Cox v. New Hampshire, 312 U. S. 569, 577-578, did not depart from the rule of these earlier cases but re-emphasized the vice of the type of ordinance we have here. Davis v. Massachusetts, 167 U. S. 43, was distinguished in the Hague case, 307 U. S. pp. 514-516, which likewise involved an ordinance regulating the use of public streets and parks. It was there said, "We have no occasion to determine whether, on the facts disclosed, the Davis case was rightly decided, but we cannot agree that it rules the instant case. Wherever the title of streets and parks may rest, they have immemorially been held in trust for the use of the public and, time out of mind, have been used for purposes of assembly, communicating thoughts between citizens, and discussing public questions. Such use of the streets and public places has, from ancient times, been a part of the privileges, immunities, rights, and liberties of citizens.
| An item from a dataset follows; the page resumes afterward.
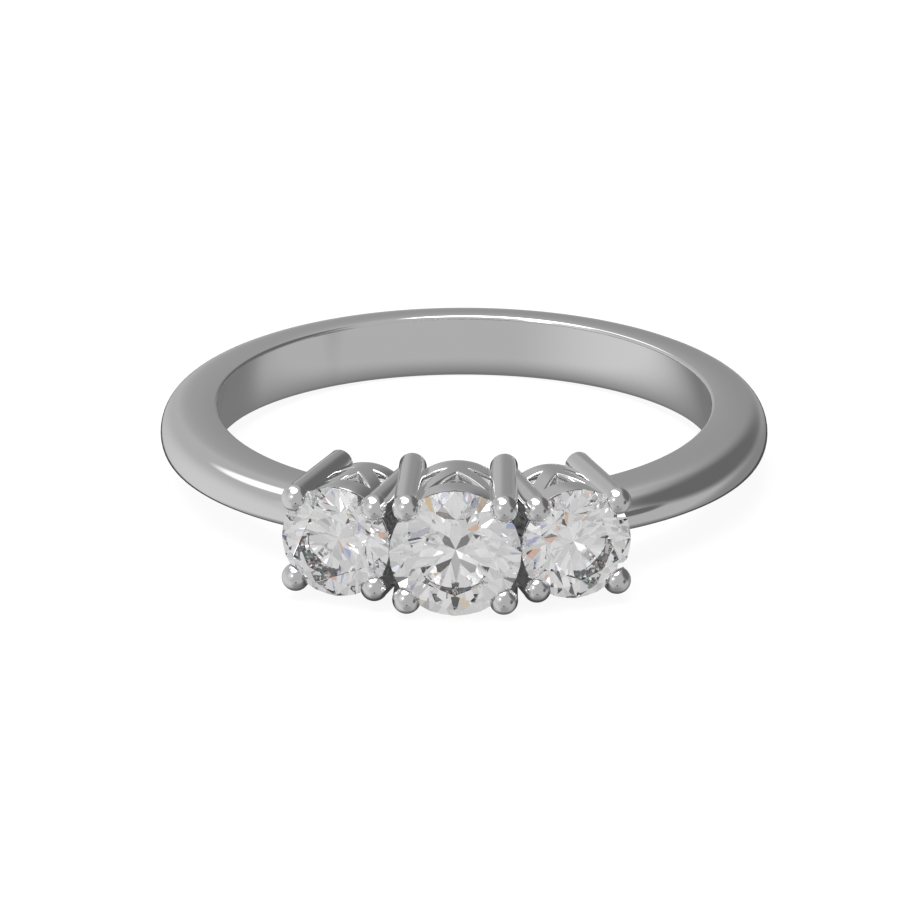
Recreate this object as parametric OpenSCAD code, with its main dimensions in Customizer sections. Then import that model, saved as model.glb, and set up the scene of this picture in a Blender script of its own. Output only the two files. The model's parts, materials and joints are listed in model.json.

The privilege of a citizen of the United States to use the streets and parks for communication of views on national questions may be regulated in the interest of all; it is not absolute, but relative, and must be exercised in subordination to the general comfort and convenience, and in consonance with peace and good order; but it must not, in. the guise of regulation, be abridged or denied."
We adhere to that view. Though the statement was that of only three Justices, it plainly indicated the route the majority followed, who on the merits did not consider the Davis case to be controlling.